I choose to return to Sirsi on Lozi’s motorbike so I can pass by and inspect the land I have purchased. I pled Lozi for some strong chai, so he stops at a grimy little restaurant along a busy intersection. Everything about the restaurant screams a warning for me to stay away. Outside the restaurant, atop a wooden crate, sits a samoosa maker, next to a skillet dark with boiling, bubbling grease full of samoosas that are scooped up by eager customers as fast as he can fry them. He sits cross legged, barefoot; one big fat dirty toe with an overgrown nail full of grime acts as an anchor to a pile of thin pastry pockets that he fills with a mixture of boiled potato mix and spices. He has not a care in the world at the unhygienic, appalling picture he paints and his customers either don’t care or are pathetically insensitive.

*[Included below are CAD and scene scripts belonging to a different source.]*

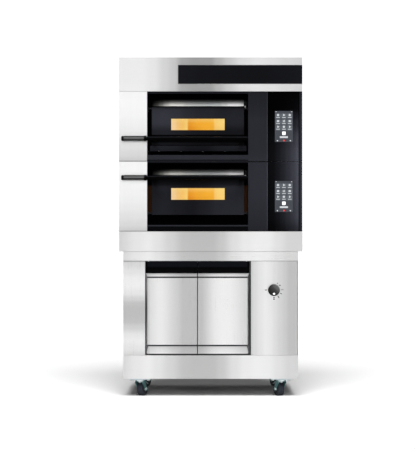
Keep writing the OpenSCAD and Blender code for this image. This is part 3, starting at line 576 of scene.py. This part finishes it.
def rounded(width, height, radius, steps=4):
    """Outline of a rounded rectangle about the origin."""
    points = []
    for cx, cy, start in ((1, 1, 0), (-1, 1, 90), (-1, -1, 180), (1, -1, 270)):
        for k in range(steps + 1):
            a = math.radians(start + 90 * k / steps)
            points.append((cx * (width / 2 - radius) + radius * math.cos(a),
                           cy * (height / 2 - radius) + radius * math.sin(a)))
    return points


def prism(bm, outline, origin, u, v, depth):
    """An outline laid along directions u and v, pushed out by depth along u x v."""
    u, v, origin = Vector(u), Vector(v), Vector(origin)
    w = u.cross(v).normalized()
    base = [bm.verts.new(origin + u * a + v * b) for a, b in outline]
    top = [bm.verts.new(origin + u * a + v * b + w * depth) for a, b in outline]
    for k in range(len(outline)):
        j = (k + 1) % len(outline)
        bm.faces.new((base[k], base[j], top[j], top[k]))
    bm.faces.new(top)
    bm.faces.new(list(reversed(base)))


def block(bm, low, high, chamfer=0.0005):
    """A box between two corners with its edges chamfered."""
    low, high = Vector(low), Vector(high)
    made = bmesh.ops.create_cube(bm, size=1.0)
    size = high - low
    for v in made["verts"]:
        v.co = Vector((low.x + (v.co.x + 0.5) * size.x, low.y + (v.co.y + 0.5) * size.y,
                       low.z + (v.co.z + 0.5) * size.z))
    edges = list({e for v in made["verts"] for e in v.link_edges})
    bmesh.ops.bevel(bm, geom=edges, offset=chamfer, segments=2, affect="EDGES", profile=0.6)


def softened(node, material, width=0.0006):
    """A CAD node that keeps its shape: its facets joined, its sharp edges broken by a small bevel."""
    obj = NODES[node]
    weld = obj.modifiers.new("weld", "WELD")
    weld.merge_threshold = 1e-6
    flat = obj.modifiers.new("flat", "DECIMATE")
    flat.decimate_type = "DISSOLVE"
    flat.angle_limit = math.radians(0.4)
    crease = math.radians(32)
    if width:
        bevel = obj.modifiers.new("bevel", "BEVEL")
        bevel.width = width
        bevel.segments = 2
        bevel.limit_method = "ANGLE"
        bevel.angle_limit = crease
        bevel.harden_normals = False
        bevel.use_clamp_overlap = True
    for p in obj.data.polygons:
        p.use_smooth = True
    obj.modifiers.new("smooth", "WEIGHTED_NORMAL").keep_sharp = True
    obj.data.set_sharp_from_angle(angle=crease)
    obj.data.materials.clear()
    obj.data.materials.append(material)


# --- the object's finishes, with their painted light

def sheet_finish(s, tone, scratches):
    """Ends a rolled sheet's material: the tone, shaded by its scratches and faint clouds."""
    clouds = s.vary(s.speckle(5.0, 2.0, 0.45), -0.006, 0.006)
    shade = s.total(s.vary(scratches, 0.978, 1.022, 0.25), clouds)
    s.bump(scratches, 0.12, 0.0004)
    s.set(Metallic=1.0, Roughness=s.vary(scratches, 0.25, 0.35, 0.3))
    return s.times(tone, s.product(shade, SHEET_GAIN))


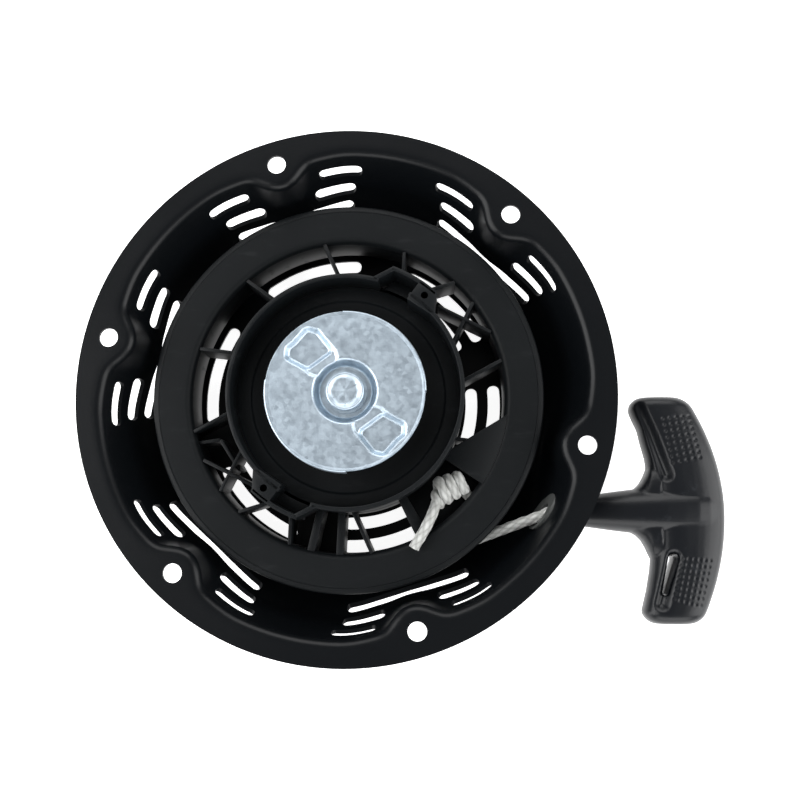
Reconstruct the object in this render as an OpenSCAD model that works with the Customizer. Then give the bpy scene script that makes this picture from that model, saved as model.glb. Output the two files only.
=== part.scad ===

I want to drink some boiled tea, with all germs killed, I reason, so partake in the delicious brew. A mound of tiny boondhi, with flies and bees swarming all over it catch my eye and make my mouth water. I ask the guy to give me some from the middle core, hopefully untouched by the flies on top. The guy behind the pile looks at me strangely but complies so I enjoy, enjoy, enjoy. I have a month fasting coming up, the calories will take of themselves, no? Perhaps?